**Data entries**
********

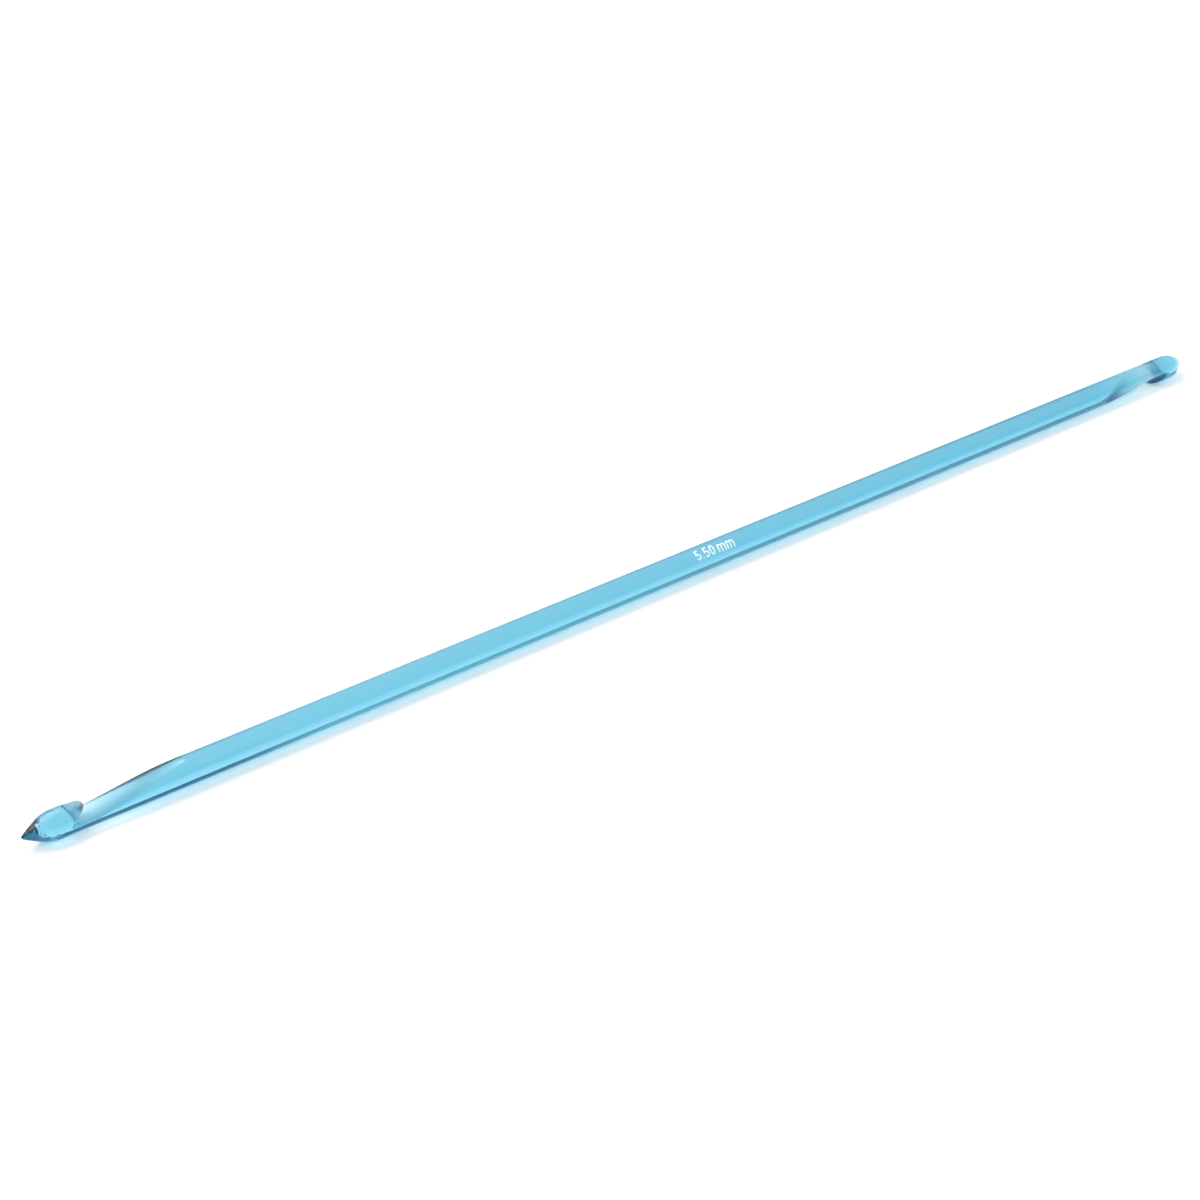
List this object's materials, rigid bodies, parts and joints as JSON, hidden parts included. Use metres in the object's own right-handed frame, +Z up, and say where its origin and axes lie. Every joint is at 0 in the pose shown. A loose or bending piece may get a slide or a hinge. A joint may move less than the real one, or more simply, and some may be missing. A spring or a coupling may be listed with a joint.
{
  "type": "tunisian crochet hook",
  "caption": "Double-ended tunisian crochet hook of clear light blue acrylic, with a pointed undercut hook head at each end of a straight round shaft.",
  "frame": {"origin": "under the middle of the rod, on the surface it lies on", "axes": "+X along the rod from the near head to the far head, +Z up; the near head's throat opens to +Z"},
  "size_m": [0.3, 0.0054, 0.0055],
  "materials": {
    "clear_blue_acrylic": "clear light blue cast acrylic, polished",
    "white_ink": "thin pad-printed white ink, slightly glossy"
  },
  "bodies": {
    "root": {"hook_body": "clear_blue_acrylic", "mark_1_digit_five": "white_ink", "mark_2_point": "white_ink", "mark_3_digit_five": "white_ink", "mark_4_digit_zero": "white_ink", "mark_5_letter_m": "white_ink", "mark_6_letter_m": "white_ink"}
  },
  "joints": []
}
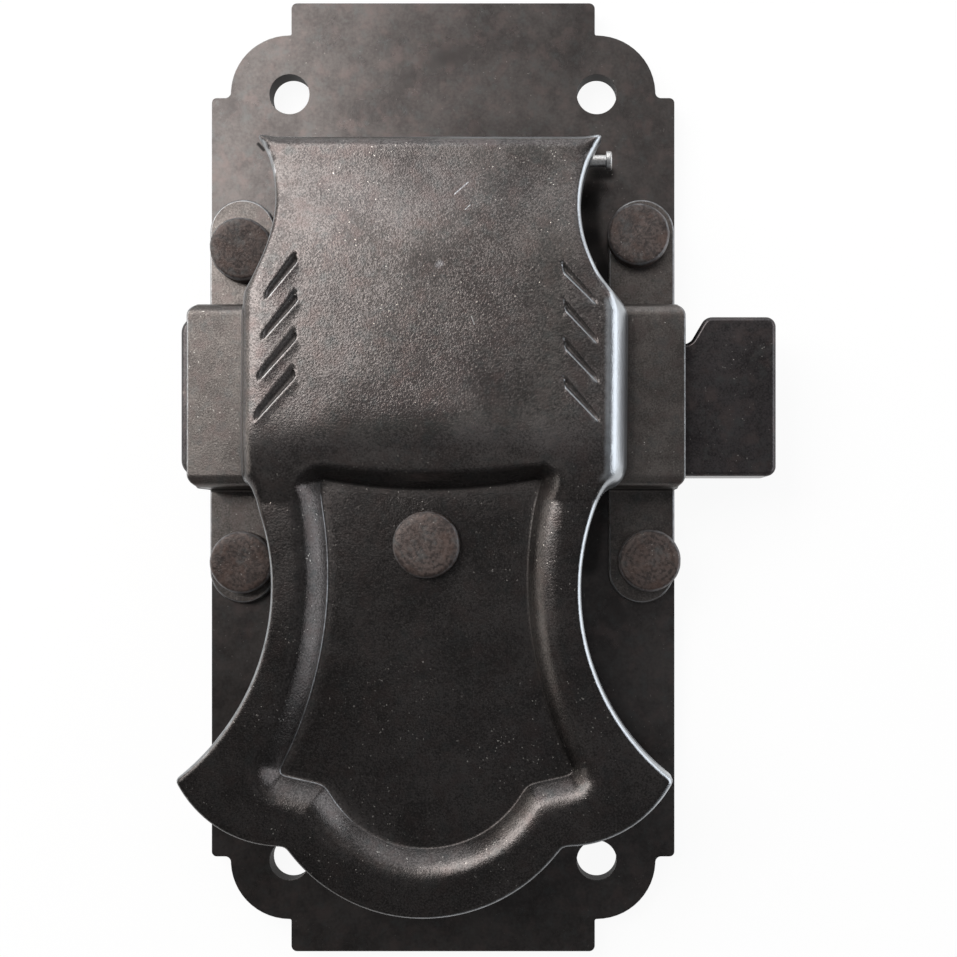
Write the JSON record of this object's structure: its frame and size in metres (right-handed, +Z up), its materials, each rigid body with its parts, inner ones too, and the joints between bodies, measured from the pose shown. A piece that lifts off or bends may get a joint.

********

**WHAT YOU WILL DO**
Copy out the full material exactly as it appears.

**RESULT OF THE TASK**
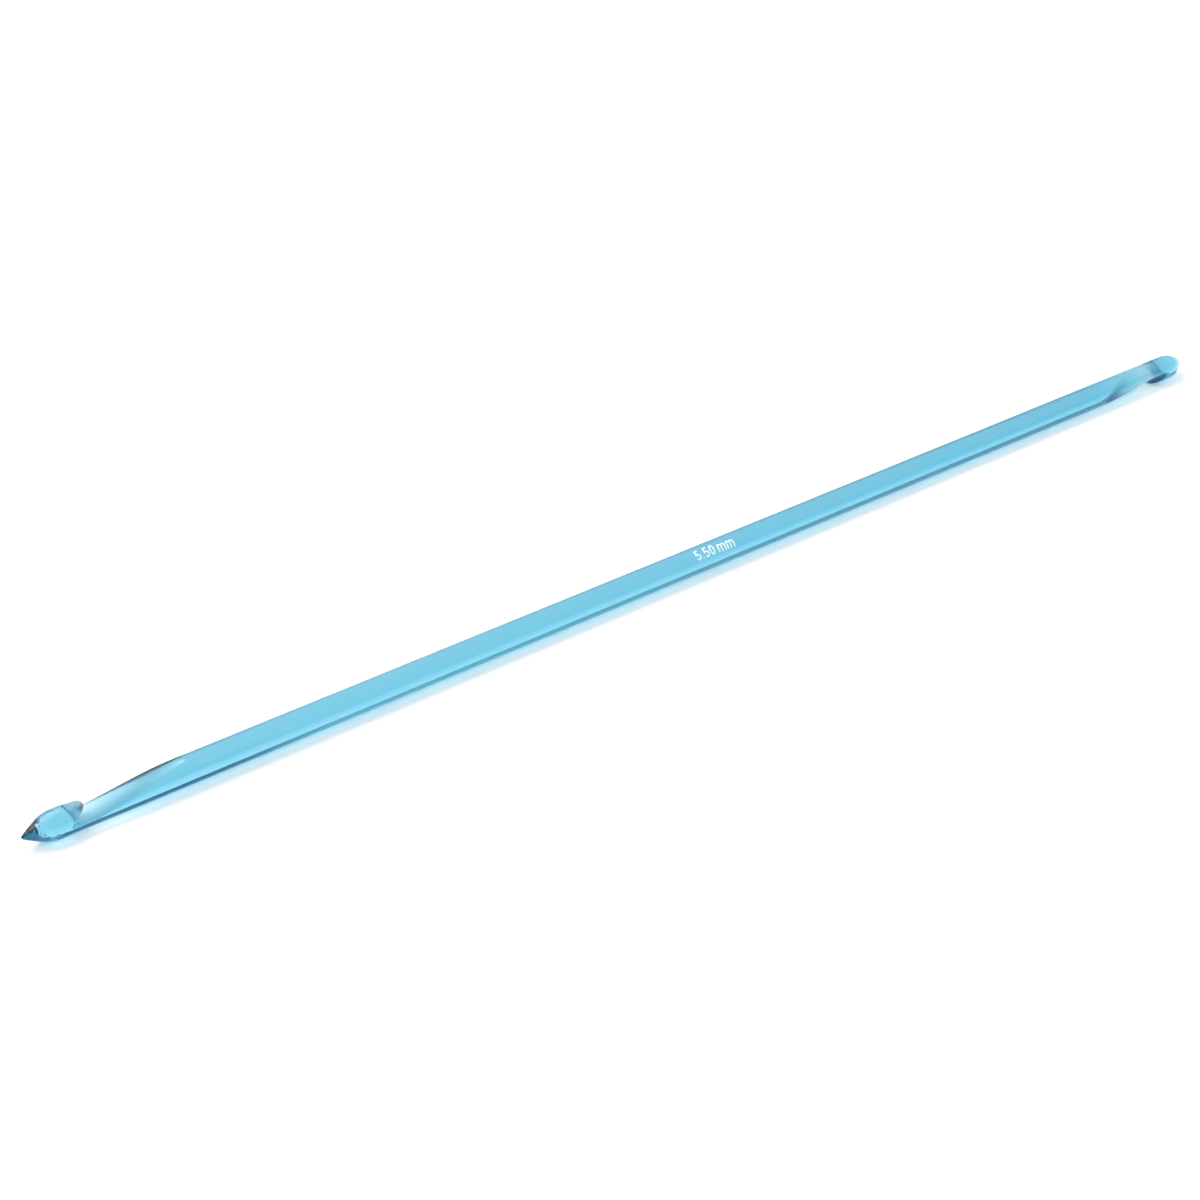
List this object's materials, rigid bodies, parts and joints as JSON, hidden parts included. Use metres in the object's own right-handed frame, +Z up, and say where its origin and axes lie. Every joint is at 0 in the pose shown. A loose or bending piece may get a slide or a hinge. A joint may move less than the real one, or more simply, and some may be missing. A spring or a coupling may be listed with a joint.
{
  "type": "tunisian crochet hook",
  "caption": "Double-ended tunisian crochet hook of clear light blue acrylic, with a pointed undercut hook head at each end of a straight round shaft.",
  "frame": {"origin": "under the middle of the rod, on the surface it lies on", "axes": "+X along the rod from the near head to the far head, +Z up; the near head's throat opens to +Z"},
  "size_m": [0.3, 0.0054, 0.0055],
  "materials": {
    "clear_blue_acrylic": "clear light blue cast acrylic, polished",
    "white_ink": "thin pad-printed white ink, slightly glossy"
  },
  "bodies": {
    "root": {"hook_body": "clear_blue_acrylic", "mark_1_digit_five": "white_ink", "mark_2_point": "white_ink", "mark_3_digit_five": "white_ink", "mark_4_digit_zero": "white_ink", "mark_5_letter_m": "white_ink", "mark_6_letter_m": "white_ink"}
  },
  "joints": []
}
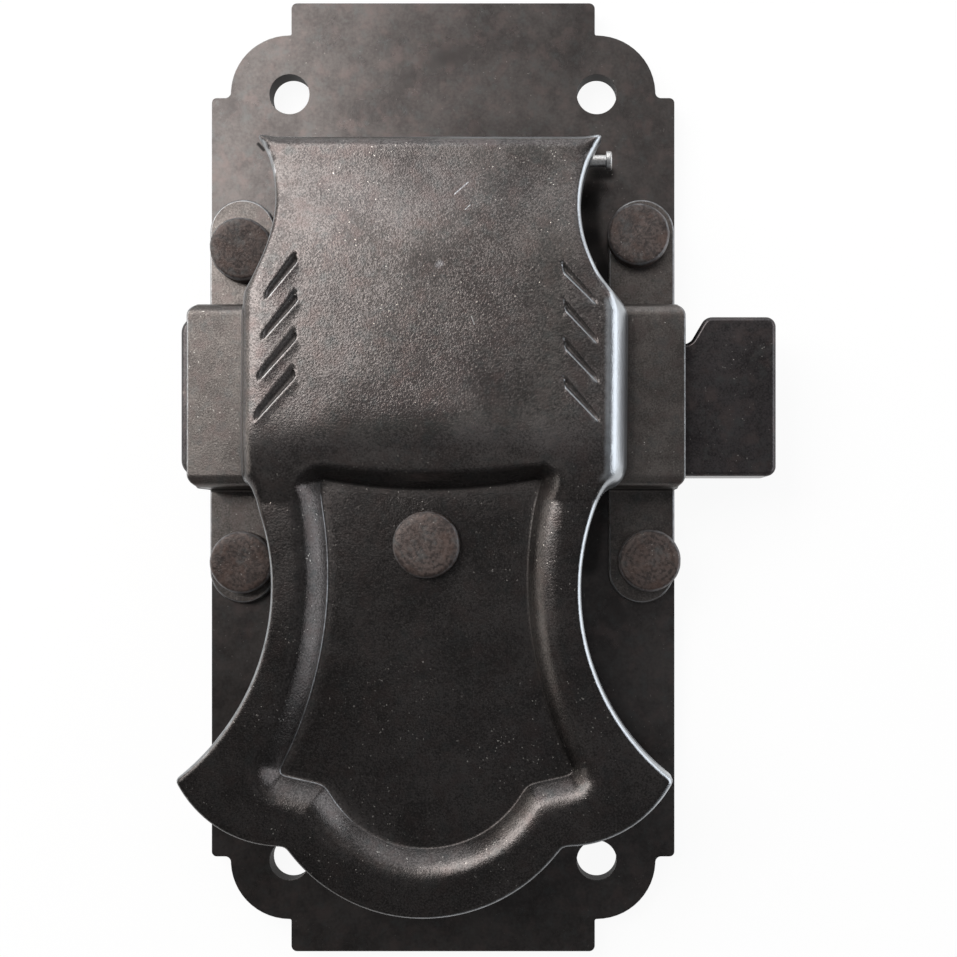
Write the JSON record of this object's structure: its frame and size in metres (right-handed, +Z up), its materials, each rigid body with its parts, inner ones too, and the joints between bodies, measured from the pose shown. A piece that lifts off or bends may get a joint.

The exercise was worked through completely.